La notion de convivialité est peut-être davantage organique que celle de vivre ensemble mais le fondement oublié de la morale est l’unité de la vie en soi.
L’unité de la vie en soi n’est pas l’unité de la vie tout court qui dans ce cas est seulement une abstraction et éventuellement le principe d’une écologie totalitaire.
C’est par l’éclatement de la vie en soi en une multitude de vies individuelles qu’est survenue la vie artificielle, l’artifice comme seule réalité et à sa suite la procréation artificielle qui fabrique l’enfant comme un artefact et viole ainsi son humanité.
Nous sommes en Occident à l’aboutissement de la déshumanisation d’une société sans transcendance, purement culturelle où tout se vaut et tout est permis car tout est factice.
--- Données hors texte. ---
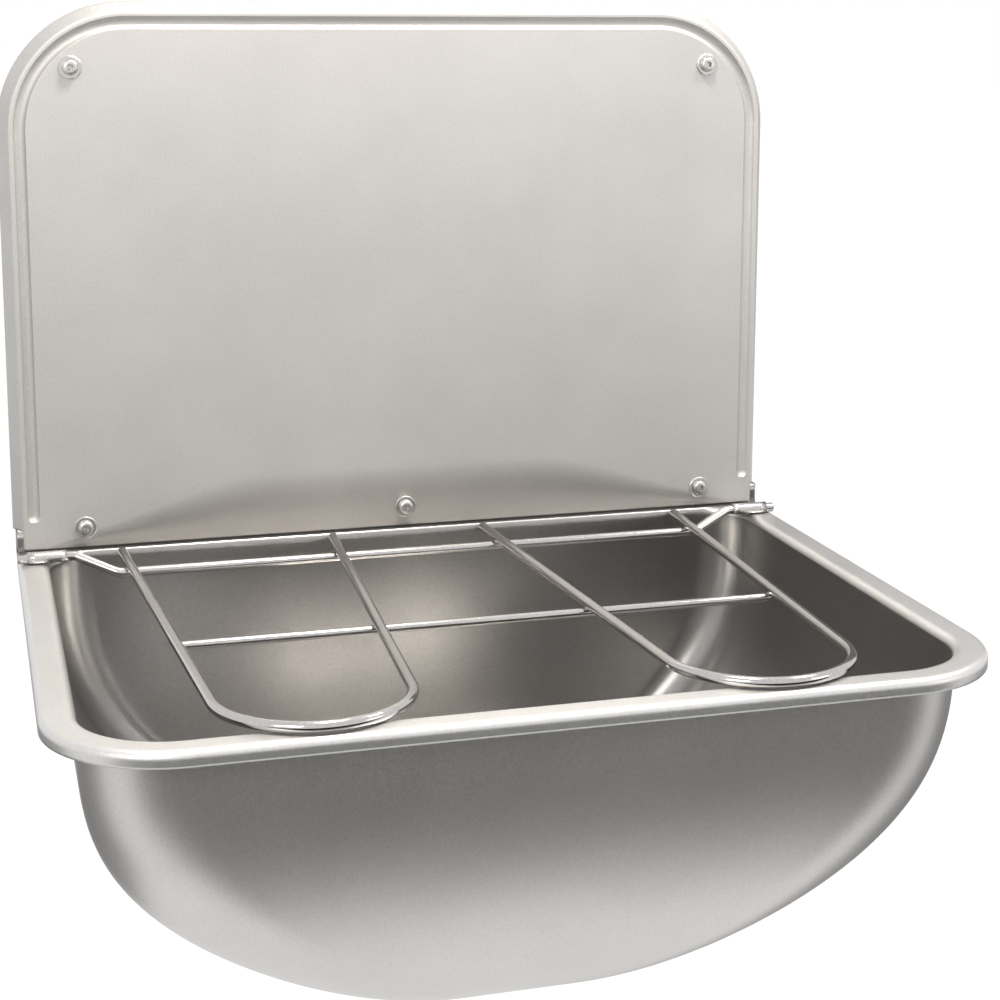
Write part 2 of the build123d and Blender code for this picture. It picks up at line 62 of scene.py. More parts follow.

Les deux mouvements criminels de ce début de 21e siècle, lobby LGBT et djihadisme, ne sont pas à l’origine du mal, ils ne sont que les reflets de la dépravation de l’anthropologie occidentale. Le lobby LGBT exprime la folie d’une humanité sans transcendance et le djihadisme exprime la folie de la transcendance sans humanité.
Ce n’est pas seulement en combattant ses reflets que nous pourrons combattre efficacement le mal, c’est surtout en regardant en nous-mêmes ce que nous sommes devenus.